The Bottom Line Decision

If you’re paying for professional monitoring and don’t have cellular backup, you’re paying for a service that has a significant known failure condition. Whether that matters to you depends on how often your area experiences power outages and how long they typically run.

The practical path forward:

  1. Add a UPS to your current setup immediately (~$70–85). This handles brief outages and ISP-but-not-grid failures with zero system change. Do this regardless of what else you decide.
  2. If you’re in an area with frequent or extended outages, move to a cellular-backed system. SimpliSafe or Ring Alarm are the most straightforward paths. The price difference in monthly fees versus a Wi-Fi-only system is offset by what you’re actually getting for the monitoring cost.
  3. Add at least one local-storage camera at your most critical entry point. Even if your alarm system is cellular, having a camera that records locally ensures footage survives any outage length.

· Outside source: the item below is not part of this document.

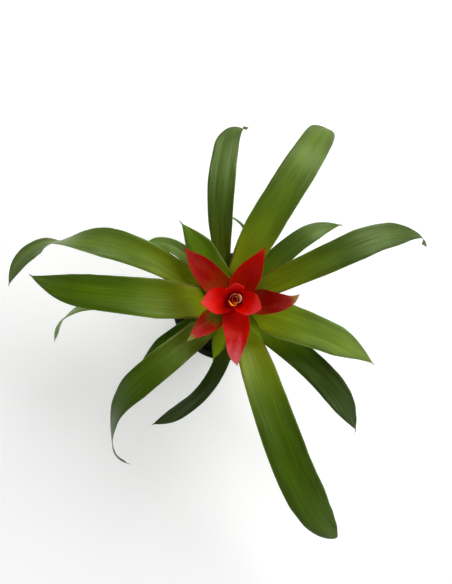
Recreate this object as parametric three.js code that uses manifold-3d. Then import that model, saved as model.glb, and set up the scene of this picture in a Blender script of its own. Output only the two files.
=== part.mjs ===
// A potted guzmania: one rosette of strap leaves round a flower stem with a red star of bracts,
// standing in the soil of a round nursery pot. Millimetres, +Z up, +Y to the back.
// The origin is the middle of the pot's flat underside.
import * as THREE from "three";
import { NURBSCurve } from "three/addons/curves/NURBSCurve.js";
import { mergeVertices } from "three/addons/utils/BufferGeometryUtils.js";
import Module from "manifold-3d";

const wasm = await Module();
wasm.setup();

// Clearance between pieces that touch
const GAP = 0.3;

// Pot
const POT_HEIGHT = 90;
const POT_BASE_RADIUS = 37;
const POT_BODY_TOP_RADIUS = 48.4;
const POT_COLLAR_RADIUS = 50.4;
const POT_RIM_RADIUS = 52;
const POT_COLLAR_HEIGHT = 10;
const POT_LIP_HEIGHT = 2.4;
const POT_WALL = 1.2;
const POT_SIDES = 40;
const DRAIN_HOLES = 8;
const DRAIN_HOLE_RADIUS = 3.5;
const DRAIN_HOLE_SIDES = 10;
const DRAIN_RING_RADIUS = 27;
const POT_FOOT_EDGE = 1.5;
const POT_STEP = 1.2;
const LIP_EDGE = 0.6;

// Soil and the stem that stands in it
const SOIL_TOP = 80;
const SOIL_EDGE_DROP = 1.5;
const SOIL_EDGE_WIDTH = 8;
const STEM_RADIUS = 7;
const STEM_FOOT = 56;
const STEM_SHOULDER = 86;
const STEM_TOP = 104;
const STEM_TOP_RADIUS = 4.5;
const STEM_FOOT_EDGE = 3;
const STEM_SIDES = 20;
// How far a cutter runs past the face that it cuts, and how close vertices are joined
const OVERRUN = 1;
const WELD = 1e-4;

// Leaf bases wrap the stem in layers: the inner ones leave it higher up than the outer ones
const LEAF_THICKNESS = 0.7;
const SHEATH_GAP = 0.35;
const LAYER_PITCH = LEAF_THICKNESS + 0.65;
const SHEATH_FOOT = SOIL_TOP + GAP;
const SHEATH_LEAN = 0.25;
const INNER_EXIT_HEIGHT = 130;
const LAYER_DROP = 5.5;
const SHOULDER_OUT = 8;
const SHOULDER_UP = 14;
// Heights of the sheath's points as shares of its length
const SHEATH_SHARES = [0, 0.4, 0.75, 1];

// Blades are strips ACROSS wide, with stations that crowd together towards the tip
const LEAF_SPANS = 20;
const ACROSS = 4;
const CROWDING = 1.4;
const TIP_WIDTH = 1.2;
const LEAST_BEND = 0.01;
const LENGTH_STEPS = 200;
// How far the outward direction guides a blade's level line where its path climbs straight up
const OUTWARD_GUIDE = 0.2;

// A leaf starts to open this far before it leaves its sheath, over this length
const SHEATH_EASE = 14;
const OPENING_LENGTH = 45;

// The channel that a leaf's cross-section makes, in degrees each side of its middle
const LEAF_CURL = [24, 16, 10, 4, -6];

// Leaves, numbered from the oldest and outermost in. Points given as [direction in degrees from
// +X, distance out from the axis, height] draw their paths. Widths run from base to tip, and tip is
// the length that narrows. A blunt tip is square where its power is high, and skew moves the tip
// to one side, left for 1 and right for -1. Roll turns a blade about its path, in degrees.
const LEAVES = [
  { layer: 6, wrap: 46, path: [[184, 50, 112], [179.5, 105, 122], [180.3, 139, 116],
    [186.4, 160.8, 102], [191.7, 166, 90]], widths: [16, 15, 14, 13, 11, 7.5, 5], tip: 14,
    roll: [0, 0, 0, 0, 0, 0, 0, 5, 25, 50, 76, 35, 25] },
  { layer: 5, wrap: 48, path: [[78, 40, 118], [74, 65, 123], [80.2, 78, 121], [93, 84.5, 118]],
    widths: [17, 9, 4, 3], tip: 14, roll: [0, 0, 30, 60] },
  { layer: 5, wrap: 48, path: [[214, 40, 118], [214.5, 75, 128], [215.5, 102, 116]],
    widths: [20, 22, 22, 15], tip: 36 },
  { layer: 4, wrap: 48, path: [[128, 40, 118], [132.3, 67.5, 127], [138, 85, 125], [144.5, 93, 115],
    [149, 98, 103]], widths: [16, 15.5, 13.5, 12, 9], tip: 25 },
  { layer: 4, wrap: 48, path: [[266.8, 40, 120], [258.2, 76, 125], [247.2, 106, 112],
    [238, 131.5, 92]], widths: [16, 15.5, 16, 14], tip: 34, roll: [5, 30, 42, 25] },
  { layer: 3, wrap: 39, path: [[43, 45, 128], [44, 85, 139], [39.4, 112, 136], [35.4, 128, 124]],
    widths: [18, 21, 18, 10], tip: 36 },
  { layer: 3, wrap: 39, path: [[323.4, 45, 132], [323, 90, 145], [319.6, 138, 134],
    [315.7, 166.8, 108]], widths: [21, 24, 25, 17], tip: 44 },
  { layer: 3, wrap: 46, path: [[151.5, 45, 138], [151.2, 80, 152], [155, 125, 158],
    [160.8, 160, 149], [164.9, 183, 136], [170.5, 198, 124], [175.2, 201, 114]],
    widths: [18, 20, 25, 28, 22, 18, 12], tip: 30,
    roll: [0, 0, 0, 0, 0, 0, 0, 0, 0, 5, 12, 24, 41, 61, 77, 40, 24, 20, 18, 18, 18] },
  { layer: 2, wrap: 36, path: [[25, 45, 146], [23.8, 95, 164], [24.8, 150, 162], [20, 185, 142],
    [16.5, 195, 126]], widths: [18, 21.5, 25, 27, 21.5, 11], tip: 48 },
  { layer: 2, wrap: 36, path: [[101.4, 48, 150], [98, 88, 170], [93.5, 128, 165], [90.7, 152, 154],
    [88.5, 160.5, 145.6]], widths: [12, 14, 21, 24, 22, 17], tip: 29, blunt: 2, skew: -0.9 },
  { layer: 2, wrap: 46, path: [[223.6, 45, 148], [220.9, 95, 160], [221.4, 135, 146],
    [227.7, 156.5, 124], [230.6, 166.5, 110], [234, 175.5, 101], [238, 174, 93]],
    widths: [20, 22.5, 25.5, 25, 16.5, 5, 5], tip: 12, roll: [0, 0, 0, 10, 48, 72, 40] },
  { layer: 1, wrap: 42, path: [[339, 40, 154], [339.6, 85, 168], [338.5, 118, 160],
    [336.7, 138, 144]], widths: [26, 32, 26, 10], tip: 48 },
  { layer: 1, wrap: 42, path: [[70.5, 55, 156], [64.4, 113, 174], [62.3, 158, 168],
    [61.8, 183.2, 145.8]], widths: [22, 31.5, 31, 25.5], tip: 24, blunt: 3.2, skew: -0.5 },
  { layer: 1, wrap: 46, path: [[180, 45, 152], [177.4, 105, 170], [176.5, 150, 162],
    [173.2, 176.5, 144]], widths: [25, 34.5, 29.3, 17.5], tip: 50, skew: -0.15 },
  { layer: 0, wrap: 46, path: [[122, 35, 158], [123, 60, 168], [124, 82, 166]],
    widths: [22, 25.5, 23, 12], tip: 28 },
  { layer: 0, wrap: 46, path: [[291.4, 42, 156], [288.5, 105, 174], [289.2, 170, 170],
    [292.4, 212, 151], [293.4, 227.4, 138]], widths: [19, 29.5, 33.5, 33.5, 20], tip: 36,
    blunt: 1.8, skew: 0.4 },
];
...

Understanding how quickly a break-in can happen puts the monitoring gap in context. If a burglar can be in and out in under 10 minutes and your system has been offline for four hours, the monitoring gap is what matters — not the lock grade, not the camera resolution. What the research on burglary deterrence consistently shows is that the response capability of your system matters as much as the deterrence signals. A system that can’t reach anyone isn’t a security system during an outage — it’s a local siren with a monthly fee.